Building a Bridge to Retirement Income – Part II (11:51)

Financial Advisors, Plan Sponsors and Participants Need Education about New Retirement Income Products

Broadcast Retirement Network’s Jeffrey Snyder discusses the importance of retirement income education for financial advisors, plan sponsors and participants (employees) with SS&C Technologies’ Ryan Grosdidier and Income America’s Matthew Wolniewicz, AIFA.

Jeffrey Snyder, Broadcast Retirement Network

This morning on BRN Retirement, part two of our conversation on Building the Bridge to Retirement Income, and we’re going to welcome back to the program Ryan Grosdidier of SS&C Technologies and Matthew Wolniewicz, AIFA of Income America. Ryan, Matt, welcome back to the program. Great to see you again this morning.

Ryan Grosdidier, SS&C Technologies

Thank you, Jeff.

Jeffrey Snyder, Broadcast Retirement Network

Yeah, always a pleasure to pick up the conversation. Matt, you know, we left off our conversation. It was a great segue and teaser, because I felt like we’re like Yellowstone.

We’re like teasing the next episode or whatever people watch Friends. And, you know, we talked about due diligence, but I want to start off by asking how can retirement plan advisors, you know, they’re always looking to bring more value. How can they bring more value through the due diligence of retirement income to their clients?

Matthew Wolniewicz, AIFA, Income America

Well, Jeff, you know, the retirement income is the hottest topic out on the conference circuit. Every conference that I go to, there’s multiple sessions. And so, you know, Ryan spoke yesterday about our need and ability to go out and educate.

So not only do we need to educate the retirement plan consultant community, we also need to do a better job of communicating with both the plan sponsors and the end participants. Because, again, the retirement plan consultant is held to a fiduciary standard. And everything that they do has to be in the participant’s best interest.
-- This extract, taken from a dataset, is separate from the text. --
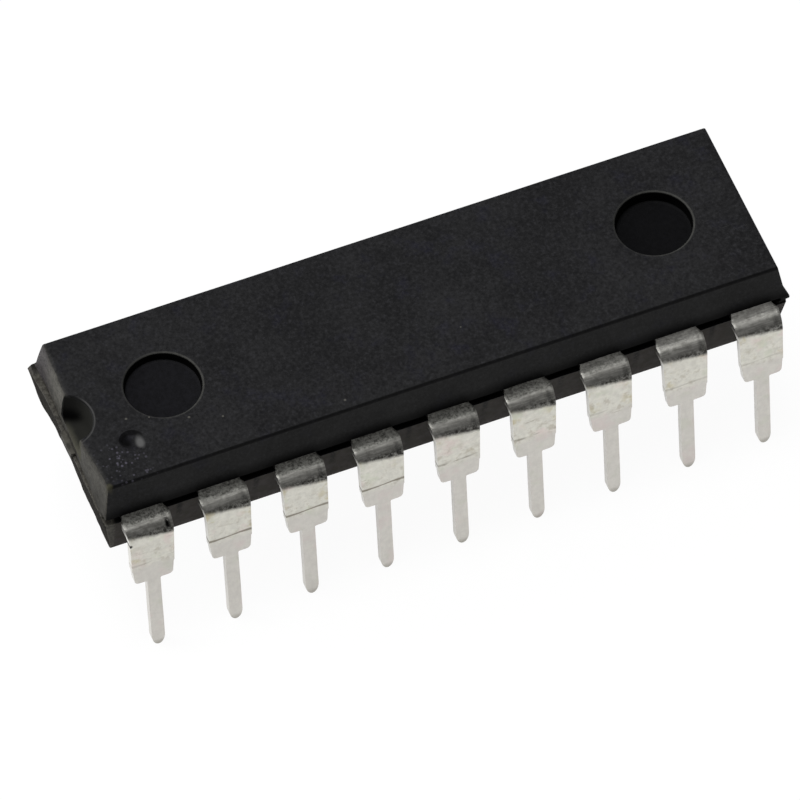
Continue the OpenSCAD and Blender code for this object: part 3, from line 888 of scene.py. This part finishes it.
most_on_first = abs(number + 4.0).ramp(0.2, 0.8, 1.0, 0.45)
worn = tin.over(worn, nick * most_on_first * soot.ramp(0.35, 0.5), (8, 8, 8))
tone = tin.blend(burnish, face, worn)
print(len(tin.nodes), "nodes with the rubbed bends")

# %% Creases, one speck and fine rows below the shoulder
pressed = abs(number + 2.0).fall(1.2, 1.8)
broken = tin.clouds(1.1, 2.0, 0.5, seed=23.0).ramp(0.42, 0.55) * abs(number - 0.5).ramp(0.8, 1.2, 0.8, 0.3)
thick = 0.022 + abs(across) * 0.04
from_crease = abs(tin.z - 4.05 - (across * 3.5).sine() * 0.02 - (grains - 0.5) * 0.05)
creased = from_crease.fall(0.4 * thick, 1.6 * thick) * pressed.most(broken)
tone = tin.over(tone, creased * front * 0.8, (116, 108, 94))
speck = ((tin.x + 10.87) ** 2.0 + (tin.z - 5.03) ** 2.0).root().fall(0.03, 0.09) * front
tone = tin.over(tone, speck, (14, 12, 10))
rows = tin.clouds(1.0, 4.0, 0.7, place=tin.stretched(0.7, 1.0, 5.0), seed=41.0)
tone = tin.over(tone, rows.ramp(0.63, 0.68) * (1.0 - burnish) * tin.z.ramp(3.2, 3.6) * 0.4, (140, 128, 106))
tin.set(
    Base_Color=tone,
    Metallic=burnish.ramp(0.0, 1.0, 0.72, 0.95),
    Roughness=streaks.ramp(0.25, 0.75, 0.42, 0.54) - burnish * 0.06,
    Normal=tin.bump(streaks, 0.2, 0.01, under=tin.bump(brushed, burnish.ramp(0.0, 1.0, 0.1, 0.3), 0.01)),
)
print(len(tin.nodes), "nodes in the tin plating")

# %% [markdown]
# ## The cut tie bars
#
# Two bars held the paddle in the strip until the part was cut free. Their torn ends show in the block's
# two ends as small rough patches of a dull brown grey, neither black nor bright.

# %% Torn metal of the tie bars
cut_metal = Finish("cut_tie_bar", Metallic=0.2, Specular_IOR_Level=0.2)
torn = cut_metal.clouds(6.0, 3.0, 0.6)
cut_metal.set(
    Base_Color=cut_metal.between(torn.ramp(0.35, 0.65), (58, 57, 53), (80, 78, 72)),
    Roughness=torn.ramp(0.3, 0.7, 0.8, 0.65),
    Normal=cut_metal.bump(torn, 0.15, 0.01),
)
print(len(cut_metal.nodes), "nodes in the cut metal")

# %% [markdown]
# ## What is sealed inside
#
# No picture shows the die, its silver-filled adhesive or the gold wires, but the solids are there and
# get a finish of their own: cloudy grey resin, a die with fine lines of circuitry, drawn gold.

# %% Adhesive, silicon and gold
resin = Finish("silver_resin", Roughness=0.55)
resin.set(
    Base_Color=resin.between(resin.clouds(9.0), (150, 150, 146), (196, 196, 190)),
    Metallic=resin.cells(30.0).ramp(0.1, 0.3, 0.8, 0.2),
)
silicon = Finish("silicon", Roughness=0.2, Metallic=0.3)
tracks = (silicon.x * 60.0).sine().most((silicon.y * 47.0).sine()).ramp(0.6, 0.95)
shown = tracks * silicon.clouds(2.0).ramp(0.4, 0.6)
silicon.set(Base_Color=silicon.between(shown, (70, 76, 92), (140, 128, 120)))
gold = Finish("drawn_gold", Metallic=1.0)
gold.set(
    Base_Color=gold.between(gold.clouds(12.0), (222, 178, 96), (240, 204, 128)),
    Roughness=gold.clouds(6.0).ramp(0.3, 0.7, 0.22, 0.34),
)
print("finishes inside:", [finish.material.name for finish in (resin, silicon, gold)])

# %% [markdown]
# ## Dressing the pieces
#
# The new block and the new leads take the places of their CAD solids, and each is told which body it
# rides on and which slot of the record it belongs to. The paddle, the adhesive, the die and the wires
# are good as they are, so they stay the CAD solids and only get a finish.

# %% Dress every piece and let the frame know
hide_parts("body")
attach(block, "root")
block.data.materials.append(mould.material)
for n, lead in enumerate(leads, 1):
    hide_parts(f"pin_{n}")
    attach(lead, "root")
    lead.data.materials.clear()
    lead.data.materials.append(tin.material)
inside = {"die_pad": cut_metal, "die_attach": resin, "die": silicon, "bond_wires": gold}
for name, finish in inside.items():
    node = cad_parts[name]
    node.data.materials.clear()
    node.data.materials.append(finish.material)
print(1 + len(leads), "pieces laid over the frame,", len(inside), "solids dressed as they are")

# %% [markdown]
# ## Floor and light
#
# The chip lay on white paper in soft light. A plain white floor would turn grey in the light that suits
# the chip, and more light would wash the chip out. So the floor shines by itself, but only for the
# camera and for mirrors, and it keeps some of its own shading, so the chip's soft shadow stays.

# %% Floor
fresh()
bpy.ops.mesh.primitive_plane_add(size=4.0, location=(0, 0, 0))
floor = bpy.context.object
floor.name = "floor"
paper = Finish("white_paper", Base_Color=(0.8, 0.8, 0.8, 1), Roughness=0.9)
seen = paper.node("ShaderNodeLightPath", {}, (), "Is Camera Ray")
for ray in ("Is Glossy Ray", "Is Transmission Ray"):
    seen = seen.most(paper.node("ShaderNodeLightPath", {}, (), ray))
plain = Field(paper, paper.shader.outputs[0])
glow = paper.node("ShaderNodeEmission", {}, {"Color": (1, 1, 1, 1), "Strength": 1.03})
mixed = paper.node("ShaderNodeMixShader", {}, {0: seen * 0.92, 1: plain, 2: glow})
paper.links.new(mixed.socket, paper.nodes["Material Output"].inputs["Surface"])
floor.data.materials.append(paper.material)
print("floor", round(floor.dimensions.x, 2), "m wide")

# %% [markdown]
# ## The world
#
# A dim, even grey from all sides fills the shadows as the walls of a room do. The camera sees white in
# its place, so the picture ends in white also where a low view looks past the floor.

# %% World
world = bpy.data.worlds.new("studio")
bpy.context.scene.world = world
world.use_nodes = True
sky = Sheet(world.node_tree)
to_camera = sky.node("ShaderNodeLightPath", {}, (), "Is Camera Ray")
dim, white = (0.32, 0.32, 0.32, 1), (1, 1, 1, 1)
shade = sky.node("ShaderNodeMix", {"data_type": "RGBA"}, {0: to_camera, 6: dim, 7: white}, 2)
sky.links.new(shade.socket, sky.nodes["Background"].inputs["Color"])
print(len(sky.nodes), "nodes in the world")

# %% [markdown]
# ## Two lamps
#
# Both lamps are large beside a chip of two centimetres, so no shadow has a hard edge. One hangs above
# and a little behind, and draws the pale line along the bends. The other stands low at the rear left
# and lights the notch end.


# %% Lamps
def lamp(name, place, size, power):
    """A rectangular lamp at a place in metres, aimed at the chip."""
    light = bpy.data.lights.new(name, "AREA")
    light.shape = "RECTANGLE"
    light.size, light.size_y = size
    light.energy = power
    holder = bpy.data.objects.new(name, light)
    holder.location = place
    holder.rotation_mode = "QUATERNION"
    holder.rotation_quaternion = (-Vector(place)).to_track_quat("-Z", "Y")
    bpy.context.scene.collection.objects.link(holder)
    print(name, "lamp,", power, "W")


lamp("overhead", (-0.05, 0.08, 0.6), (0.3, 0.22), 2.1)
lamp("left_rear", (-0.45, 0.3, 0.3), (0.3, 0.3), 1.6)

bpy.context.scene.view_settings.view_transform = "Standard"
And so if I think back to where we ended yesterday, it was really about this idea that, you know, one of the first milestones that the consultant needs to decide is, is the solution going to be in plan or out of plan? If they make a determination that it’s going to be in plan, there’s some great resources that are available at no charge out in the marketplace. NAPA has, with Bonnie Treichel, they’ve launched a program called the Retirement Income Certificate or the RIC program.

Advisors can attend that for no charge. It’s done online. It’s also done at the NAPA Summit.
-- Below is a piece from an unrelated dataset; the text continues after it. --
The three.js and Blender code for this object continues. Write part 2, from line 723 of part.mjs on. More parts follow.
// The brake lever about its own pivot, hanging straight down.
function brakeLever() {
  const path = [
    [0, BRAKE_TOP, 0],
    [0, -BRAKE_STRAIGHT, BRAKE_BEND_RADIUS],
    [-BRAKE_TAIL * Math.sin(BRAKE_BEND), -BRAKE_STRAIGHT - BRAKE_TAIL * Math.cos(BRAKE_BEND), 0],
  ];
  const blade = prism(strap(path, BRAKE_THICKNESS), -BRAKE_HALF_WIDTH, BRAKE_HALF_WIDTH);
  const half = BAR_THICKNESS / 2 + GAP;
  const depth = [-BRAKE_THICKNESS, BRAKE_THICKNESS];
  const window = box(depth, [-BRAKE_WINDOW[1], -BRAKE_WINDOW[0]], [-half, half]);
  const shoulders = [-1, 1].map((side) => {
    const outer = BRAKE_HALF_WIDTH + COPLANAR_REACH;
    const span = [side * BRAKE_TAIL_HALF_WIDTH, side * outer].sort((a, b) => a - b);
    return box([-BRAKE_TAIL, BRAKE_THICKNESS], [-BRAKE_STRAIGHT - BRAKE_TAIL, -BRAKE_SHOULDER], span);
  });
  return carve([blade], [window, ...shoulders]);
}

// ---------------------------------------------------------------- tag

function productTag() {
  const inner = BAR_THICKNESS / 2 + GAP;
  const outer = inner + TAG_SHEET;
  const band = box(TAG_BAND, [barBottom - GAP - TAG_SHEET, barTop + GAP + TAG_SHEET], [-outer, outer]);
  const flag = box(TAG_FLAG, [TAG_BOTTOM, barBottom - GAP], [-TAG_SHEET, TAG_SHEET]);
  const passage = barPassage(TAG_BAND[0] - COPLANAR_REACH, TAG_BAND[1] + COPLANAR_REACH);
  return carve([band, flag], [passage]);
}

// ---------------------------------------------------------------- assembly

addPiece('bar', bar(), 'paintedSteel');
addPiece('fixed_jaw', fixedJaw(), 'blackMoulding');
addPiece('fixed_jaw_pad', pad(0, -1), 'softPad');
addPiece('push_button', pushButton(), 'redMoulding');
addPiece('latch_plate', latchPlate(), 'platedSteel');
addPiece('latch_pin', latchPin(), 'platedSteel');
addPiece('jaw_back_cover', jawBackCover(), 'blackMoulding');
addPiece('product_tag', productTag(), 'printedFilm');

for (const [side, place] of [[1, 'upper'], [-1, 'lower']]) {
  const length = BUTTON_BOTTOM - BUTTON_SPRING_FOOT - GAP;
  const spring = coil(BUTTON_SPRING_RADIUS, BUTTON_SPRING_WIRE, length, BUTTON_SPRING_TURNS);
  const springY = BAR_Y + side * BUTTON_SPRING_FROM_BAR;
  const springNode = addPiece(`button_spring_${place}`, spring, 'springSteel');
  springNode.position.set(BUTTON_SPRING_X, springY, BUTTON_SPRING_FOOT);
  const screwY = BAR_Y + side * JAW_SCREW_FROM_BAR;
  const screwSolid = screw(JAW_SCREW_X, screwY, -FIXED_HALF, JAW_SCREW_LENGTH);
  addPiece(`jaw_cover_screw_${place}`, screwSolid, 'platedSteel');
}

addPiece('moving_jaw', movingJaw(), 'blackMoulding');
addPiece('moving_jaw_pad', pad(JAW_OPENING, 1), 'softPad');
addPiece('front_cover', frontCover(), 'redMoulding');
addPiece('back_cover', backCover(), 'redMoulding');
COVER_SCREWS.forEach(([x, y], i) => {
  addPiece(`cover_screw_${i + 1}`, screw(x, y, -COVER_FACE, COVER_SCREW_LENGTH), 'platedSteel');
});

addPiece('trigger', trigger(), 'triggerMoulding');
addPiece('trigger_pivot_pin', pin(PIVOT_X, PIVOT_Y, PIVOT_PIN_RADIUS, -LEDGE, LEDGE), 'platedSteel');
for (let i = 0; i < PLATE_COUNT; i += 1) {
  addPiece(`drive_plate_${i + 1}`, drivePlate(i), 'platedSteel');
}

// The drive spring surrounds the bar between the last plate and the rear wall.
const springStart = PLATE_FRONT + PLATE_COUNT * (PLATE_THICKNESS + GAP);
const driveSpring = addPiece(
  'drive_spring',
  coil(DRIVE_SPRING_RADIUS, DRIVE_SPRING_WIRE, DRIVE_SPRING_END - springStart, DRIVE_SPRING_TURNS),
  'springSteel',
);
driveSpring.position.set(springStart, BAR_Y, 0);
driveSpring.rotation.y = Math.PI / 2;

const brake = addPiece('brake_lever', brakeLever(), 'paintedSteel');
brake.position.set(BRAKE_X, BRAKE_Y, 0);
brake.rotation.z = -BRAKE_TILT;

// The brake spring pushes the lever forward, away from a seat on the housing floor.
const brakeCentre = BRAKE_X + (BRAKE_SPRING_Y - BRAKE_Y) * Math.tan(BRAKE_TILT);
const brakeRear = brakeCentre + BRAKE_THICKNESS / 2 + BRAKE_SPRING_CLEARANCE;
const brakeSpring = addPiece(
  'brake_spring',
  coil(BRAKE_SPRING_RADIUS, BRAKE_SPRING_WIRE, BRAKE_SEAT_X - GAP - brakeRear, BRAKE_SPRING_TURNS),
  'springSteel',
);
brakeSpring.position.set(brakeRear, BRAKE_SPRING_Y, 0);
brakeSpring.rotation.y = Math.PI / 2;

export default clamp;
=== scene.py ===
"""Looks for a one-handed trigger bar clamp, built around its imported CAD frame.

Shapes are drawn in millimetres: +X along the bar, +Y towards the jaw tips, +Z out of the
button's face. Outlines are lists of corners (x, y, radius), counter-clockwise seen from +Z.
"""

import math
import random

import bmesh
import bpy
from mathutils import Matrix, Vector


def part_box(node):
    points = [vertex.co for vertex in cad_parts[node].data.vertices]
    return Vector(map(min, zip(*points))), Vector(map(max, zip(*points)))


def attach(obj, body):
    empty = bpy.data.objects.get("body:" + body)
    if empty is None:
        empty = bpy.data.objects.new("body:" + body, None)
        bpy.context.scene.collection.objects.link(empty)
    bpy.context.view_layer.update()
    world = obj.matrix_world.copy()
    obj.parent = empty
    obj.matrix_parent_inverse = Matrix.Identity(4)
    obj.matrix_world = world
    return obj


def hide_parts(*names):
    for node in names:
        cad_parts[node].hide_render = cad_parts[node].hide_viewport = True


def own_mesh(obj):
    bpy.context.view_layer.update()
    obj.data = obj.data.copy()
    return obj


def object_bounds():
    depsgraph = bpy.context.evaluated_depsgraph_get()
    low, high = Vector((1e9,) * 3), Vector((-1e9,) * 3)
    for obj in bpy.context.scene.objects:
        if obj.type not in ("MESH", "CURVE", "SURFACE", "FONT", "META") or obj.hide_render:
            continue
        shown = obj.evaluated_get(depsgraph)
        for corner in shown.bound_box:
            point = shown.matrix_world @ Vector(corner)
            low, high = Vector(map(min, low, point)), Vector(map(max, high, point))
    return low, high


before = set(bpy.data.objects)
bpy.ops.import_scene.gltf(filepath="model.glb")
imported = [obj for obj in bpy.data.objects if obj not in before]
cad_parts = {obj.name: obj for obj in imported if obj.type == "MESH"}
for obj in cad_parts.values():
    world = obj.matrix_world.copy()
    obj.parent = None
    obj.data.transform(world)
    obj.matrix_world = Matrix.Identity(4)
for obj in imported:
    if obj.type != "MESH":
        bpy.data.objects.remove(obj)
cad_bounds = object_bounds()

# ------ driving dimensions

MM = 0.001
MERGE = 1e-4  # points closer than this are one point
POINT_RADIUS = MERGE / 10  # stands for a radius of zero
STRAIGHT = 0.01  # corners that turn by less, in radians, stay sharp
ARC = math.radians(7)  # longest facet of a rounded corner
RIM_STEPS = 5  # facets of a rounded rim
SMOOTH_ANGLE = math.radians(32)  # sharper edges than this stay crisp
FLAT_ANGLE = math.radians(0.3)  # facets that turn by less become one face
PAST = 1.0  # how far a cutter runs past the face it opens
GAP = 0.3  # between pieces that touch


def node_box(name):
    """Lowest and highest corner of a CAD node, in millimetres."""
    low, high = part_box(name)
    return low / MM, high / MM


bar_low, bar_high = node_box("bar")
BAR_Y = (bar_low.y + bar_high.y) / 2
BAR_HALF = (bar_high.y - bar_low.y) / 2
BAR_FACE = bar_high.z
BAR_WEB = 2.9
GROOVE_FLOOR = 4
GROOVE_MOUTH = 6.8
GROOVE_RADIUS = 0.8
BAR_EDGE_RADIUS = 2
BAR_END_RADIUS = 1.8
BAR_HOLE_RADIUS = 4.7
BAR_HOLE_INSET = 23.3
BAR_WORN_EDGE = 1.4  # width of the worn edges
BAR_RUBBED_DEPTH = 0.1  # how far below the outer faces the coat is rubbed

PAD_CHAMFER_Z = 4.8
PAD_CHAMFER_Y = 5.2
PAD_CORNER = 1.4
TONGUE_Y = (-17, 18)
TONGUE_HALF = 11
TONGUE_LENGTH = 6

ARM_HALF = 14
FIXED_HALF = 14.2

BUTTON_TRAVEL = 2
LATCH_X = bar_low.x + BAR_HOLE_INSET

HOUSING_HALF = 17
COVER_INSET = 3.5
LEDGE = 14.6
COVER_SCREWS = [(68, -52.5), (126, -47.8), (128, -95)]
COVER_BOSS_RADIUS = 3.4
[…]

And then John Faustino at Broadridge has created the Retirement Income Consortium. And every month they have at least one webinar in addition to creating a prudent process for how to look at and think about the space. But really, once a decision is made as to whether it’s in plan or out of plan, there’s some very simple factors to consider.

The first is, is it simple? Can participants and sponsor understand it and understand the benefits? The second really is about control and flexibility.
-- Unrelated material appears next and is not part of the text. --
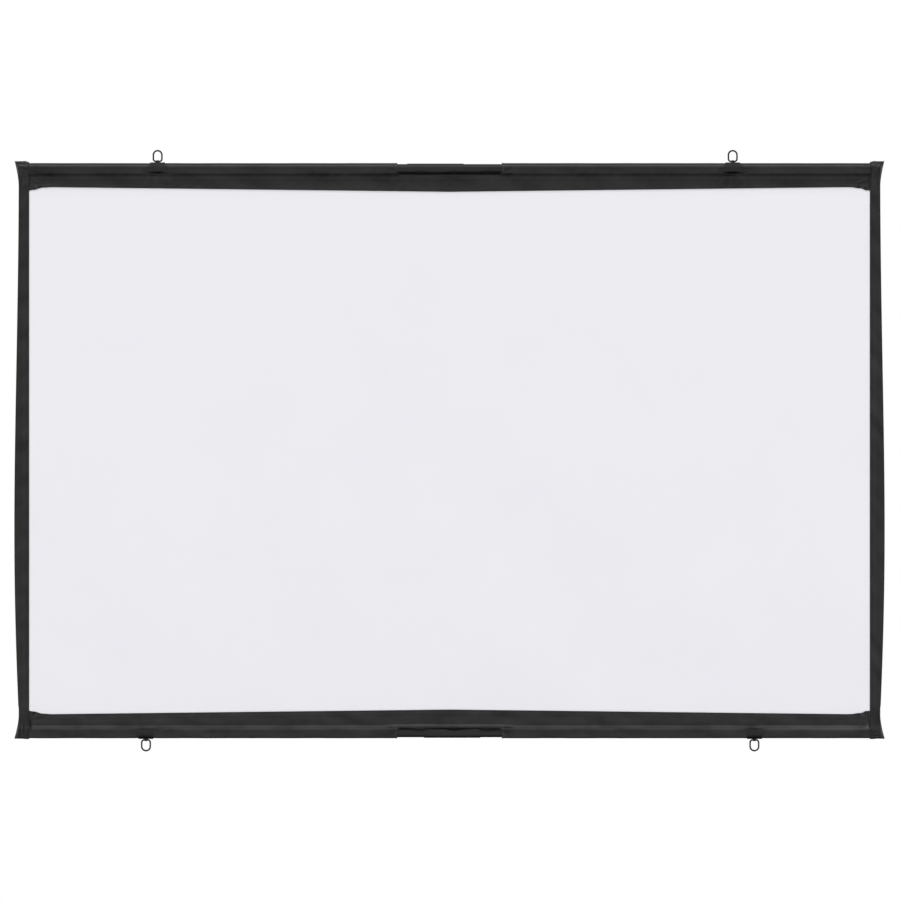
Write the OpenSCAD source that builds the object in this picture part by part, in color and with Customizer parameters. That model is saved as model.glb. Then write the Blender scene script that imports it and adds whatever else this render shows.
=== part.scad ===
// Wall-mounted projection screen: a white sheet between two sleeved tubes.
// +X runs to the viewer's right, -Y faces the viewer and +Z is up.
// The origin is on the hanging line, where wall hooks bear in the two top rings,
// half way across the screen and in the plane of the tube axes.

/* [Viewing sheet] */
// Width of the white viewing area
view_w = 1551; // [1000:1:2200]
// Height of the white viewing area, beside its corners
view_h = 972; // [600:1:1400]
// Thickness of the white sheet
sheet_t = 0.5; // [0.3:0.1:1]

/* [Tubes] */
// Outer diameter of the tubes
tube_d = 19; // [14:0.5:28]
// Wall of the tubes
tube_wall = 1; // [0.8:0.1:2]
// Gap between the two halves of a tube where they butt
butt_gap = 0.4; // [0.2:0.1:1]

/* [Couplers] */
// Length of the coupler that slides over the butt joint
coupler_len = 104; // [60:1:140]
// Wall of the coupler
coupler_wall = 0.9; // [0.6:0.1:1.5]
// Place of the top coupler's middle, from the screen's middle
top_coupler_x = -26; // [-40:0.5:40]
// Place of the bottom coupler's middle, from the screen's middle
bottom_coupler_x = 4.5; // [-40:0.5:40]

/* [End plugs] */
// Thickness of a plug's flange
plug_flange_t = 2; // [1:0.5:4]
// Length of a plug's stem inside the tube
plug_stem_len = 15; // [8:1:30]
// Wall of a plug's hollow stem
plug_wall = 1.6; // [1:0.1:3]

/* [Sleeves] */
// Thickness of the black cloth
cloth_t = 0.5; // [0.3:0.1:1]
// Depth of a hem beside the corners, from the tube's axis to the white
hem_side = 33.3; // [28:0.1:60]
// How much deeper a hem is at mid width
hem_sag = 8.5; // [0:0.5:20]
// How much deeper a hem is at the very corner
hem_corner_drop = 6.4; // [0:0.1:12]
// Length of the curved stretch of a hem at each corner
hem_corner_w = 44; // [20:1:80]
// Width of the cut-away window at mid width
window_w = 193; // [150:1:260]
// Height of the cloth left in the window, from the tube's axis towards the hem
window_edge = 6; // [3:0.5:9]
// Radius of the cloth's turn from the loop into the hem
hem_turn_r = 2; // [1:0.5:4]

/* [Side bindings] */
// Width of a binding at its narrowest, just inside the hems
binding_w = 18.5; // [14:0.5:30]
// How far the outer edge bulges below mid height
binding_bulge = 8.1; // [0:0.1:16]
// How far the outer edge flares at the tube ends
binding_flare = 6.2; // [3:0.1:12]
// Height of the top corners' peak over the sleeve
binding_peak = 3.5; // [2:0.1:8]
// Length over which the cloth bridges from the tube's end to the hem
binding_bridge = 22; // [10:0.5:28]

/* [Clips] */
// Length of a clip along the tube
clip_len = 27; // [22:0.5:40]
// Wall of a clip
clip_wall = 1; // [0.8:0.1:2.5]
// How far round a clip reaches on each side, in degrees from its lug
clip_wrap = 114; // [100:1:125]
// Width of the lug that holds the ring
lug_w = 5.4; // [5:0.1:8]
// Wall of the lug round the ring's bar, and radius of its upper corners
lug_wall = 0.8; // [0.8:0.1:2]
// Wall between the lug's bore and the tube side of the clip
lug_floor = 1.08; // [1.05:0.01:2]
// Distance of the top left clip's middle in from the white area's side edge
top_left_clip_in = 237; // [40:0.5:350]
// Distance of the top right clip's middle in from the same edge
top_right_clip_in = 253; // [40:0.5:350]
// Distance of the bottom left clip's middle in from the same edge
bottom_left_clip_in = 215.5; // [40:0.5:350]
// Distance of the bottom right clip's middle in from the same edge
bottom_right_clip_in = 213; // [40:0.5:350]

/* [Rings] */
// Diameter of the ring's wire
wire_d = 3; // [1.8:0.1:3.2]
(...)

Does the participant have to make a decision to annuitize or are they automatically covered? In addition to that, when I think about flexibility, does the participant have the right to take their money out at any time with no penalty? That’s historically been one of the biggest hurdles that people are afraid to make decisions that are irrevocable.

The last two topics are really around fee transparency. Do you understand how much it costs and can you benchmark that? And then the final one relates to something that Ryan was talking about, which is this interconnectivity or the idea of portability.

Because if a participant has been paying for a guarantee and yet they switch employers, are they able to take that guarantee with them? With the SECURE Act, they can always roll it out into an IRA, but we all know that from a participant level, to have five or six different IRAs, that’s not a great experience. So can they take that guarantee and bring it to the new plan?

Those are really four basic things to look at, Jeff, when consultants and advisors are thinking about how to perform due diligence.

Jeffrey Snyder, Broadcast Retirement Network

And again, it’s that bridge we’re talking about this morning and talked about yesterday, and there sounds like there seems to be a roadmap. Ryan, I want to pick up on something that Matt talked about yesterday, but kind of bring it forward, and that is auto. We talked about the power, I should say, of auto enrollment, auto escalation.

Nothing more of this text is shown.